A música de Joel de Mascarenhas é fraca e não ajuda em nada a criar o ambiente em que a peça se situa. Os cenários agradáveis. A orquestra à parte um ou outro descontrole dos instrumentos de sôpro teve nos violinas e no flauta o seu melhor.

A movimentação de cena esteve de uma maneira geral certa faltando às raparigas do coro naturalidade de salão em certas marcações musicais; aliás é a música que convida o “passo de rancho” em alguns momentos.

Na interpretação António Jorge da Silva, Vitalina Gaspar Lontro, Violinda Medina e Silva, Maria Isabel Reis e José Maria Cordeiro notabilizaram-se; a Manuel Gaspar Lontro faltou a convicção que caracteriza todos os malabaristas de feira; quando a arranjar fará um papel à altura dos primeiros.

É mais um espectáculo do Grupo de Tavarede que merece ser visto e aplaudido, um espectáculo escrito, musicado e representado por portugueses e que por isso mesmo não interessa ao Fundo do Teatro.

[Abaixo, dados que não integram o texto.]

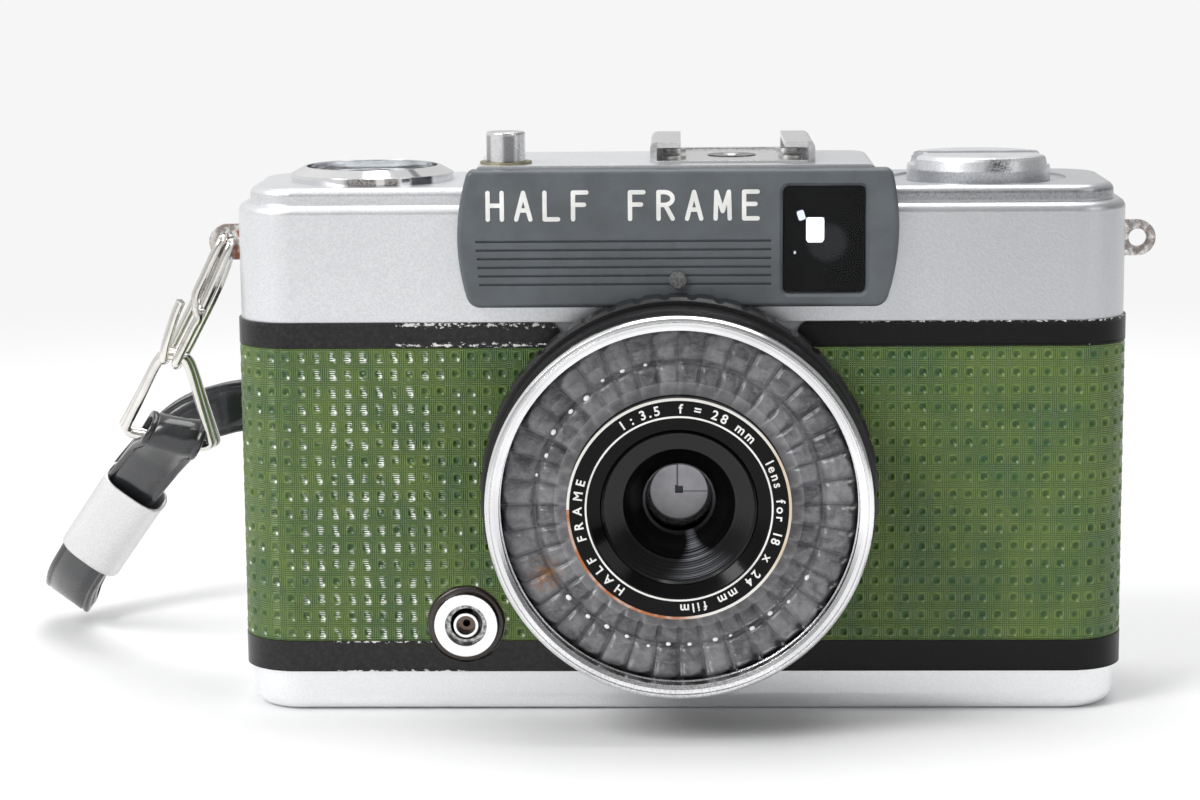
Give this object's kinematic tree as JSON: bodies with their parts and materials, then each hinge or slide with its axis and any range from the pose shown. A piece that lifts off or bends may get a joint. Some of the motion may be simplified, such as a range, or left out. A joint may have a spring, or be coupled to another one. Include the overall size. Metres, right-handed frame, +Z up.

Quando manifestações como esta e como poucas mais merecerem o amparo e carinho dos que têm por obrigação defender o teatro em Portugal então pode ser que começando-se pelo princípio se faça obra de projecção. De outra maneira é tempo e feitio perdidos. Crie-se público em todo o país; criem-se actores dignos desse nome; mandem-se aprender ao estrangeiro os poucos que podem ser directores de cena no nosso país; expulsem-se os vendilhões do templo e só então se poderá começar a marchar rumo a um teatro – representado, escrito ou representado e escrito – em Portugal.